• **SOURCE MATERIAL**
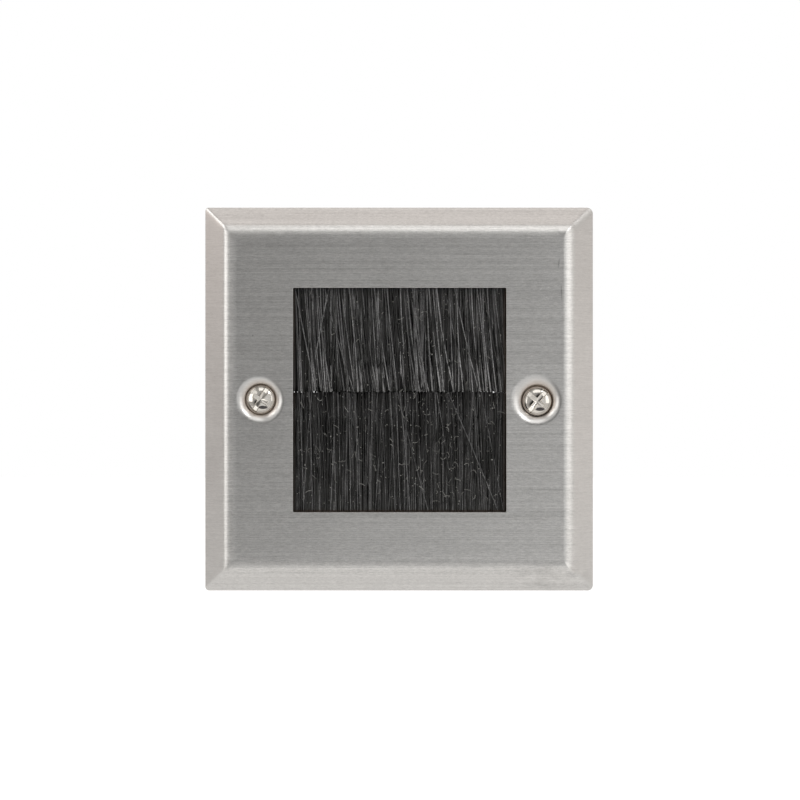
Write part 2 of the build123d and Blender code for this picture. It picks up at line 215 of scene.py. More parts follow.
class StageSizes(bpy.types.PropertyGroup):
    """The camera, the lamps and the floor."""

    distance: length("Distance", "From the wall plane to the camera", 500.0, 2000.0)
    lens: length("Lens", "Focal length of the camera", 102.5, 300.0)
    camera_x: FloatProperty(name="Camera x", description="Camera's place across, in millimetres",
                            default=0.198)
    camera_z: FloatProperty(name="Camera z", description="Camera's height, in millimetres", default=-0.209)
    floor: length("Floor", "How far the floor is below the middle of the plate", 120.0, 1000.0)
    ambient: FloatProperty(name="Ambient", description="Plain light from all round", default=0.6, min=0.0)


# Mesh helpers


def settings(name):
    """One of this part's groups of settings."""
    return getattr(bpy.context.scene, "brush_plate_" + name)


def grid_faces(rows, columns, wrap=False):
    """The quads of a grid of points stored row by row. With wrap, the last column joins the first."""
    row = np.arange(rows - 1)[:, None]
    column = np.arange(columns if wrap else columns - 1)[None, :]
    after = (column + 1) % columns
    a, b = row * columns + column, row * columns + after
    return np.stack([a, b, b + columns, a + columns], -1).reshape(-1, 4)


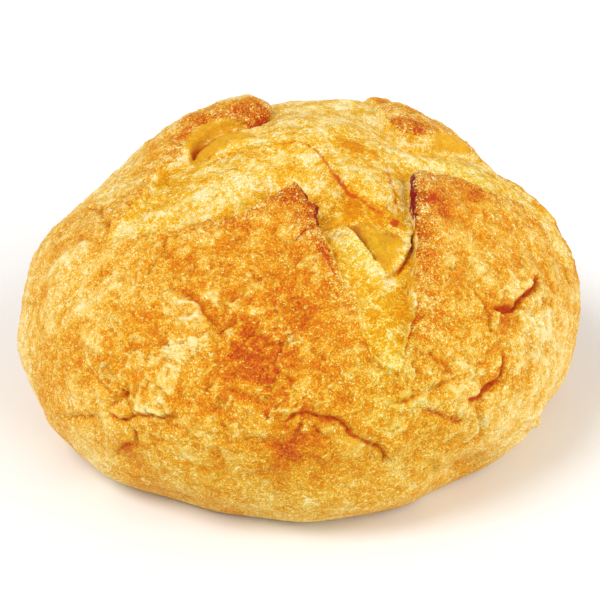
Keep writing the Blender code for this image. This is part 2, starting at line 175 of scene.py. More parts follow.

• **WHAT THIS TASK INVOLVES**
Copy the material above, line for line.

• **EXERCISE RESPONSE**
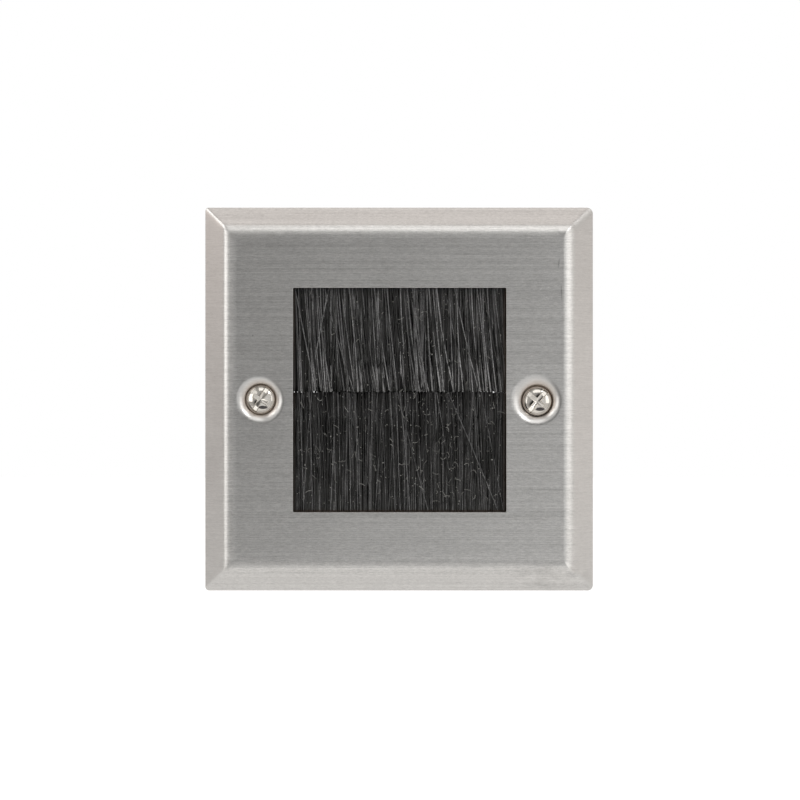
Write part 2 of the build123d and Blender code for this picture. It picks up at line 215 of scene.py. More parts follow.
class StageSizes(bpy.types.PropertyGroup):
    """The camera, the lamps and the floor."""

    distance: length("Distance", "From the wall plane to the camera", 500.0, 2000.0)
    lens: length("Lens", "Focal length of the camera", 102.5, 300.0)
    camera_x: FloatProperty(name="Camera x", description="Camera's place across, in millimetres",
                            default=0.198)
    camera_z: FloatProperty(name="Camera z", description="Camera's height, in millimetres", default=-0.209)
    floor: length("Floor", "How far the floor is below the middle of the plate", 120.0, 1000.0)
    ambient: FloatProperty(name="Ambient", description="Plain light from all round", default=0.6, min=0.0)


# Mesh helpers


def settings(name):
    """One of this part's groups of settings."""
    return getattr(bpy.context.scene, "brush_plate_" + name)


def grid_faces(rows, columns, wrap=False):
    """The quads of a grid of points stored row by row. With wrap, the last column joins the first."""
    row = np.arange(rows - 1)[:, None]
    column = np.arange(columns if wrap else columns - 1)[None, :]
    after = (column + 1) % columns
    a, b = row * columns + column, row * columns + after
    return np.stack([a, b, b + columns, a + columns], -1).reshape(-1, 4)


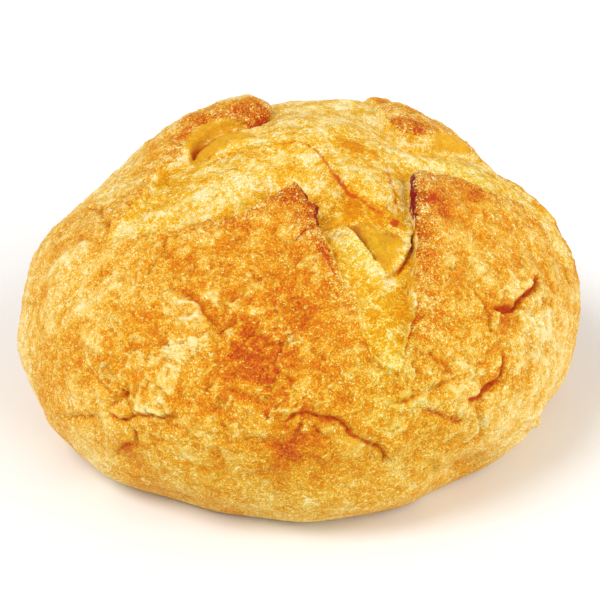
Keep writing the Blender code for this image. This is part 2, starting at line 175 of scene.py. More parts follow.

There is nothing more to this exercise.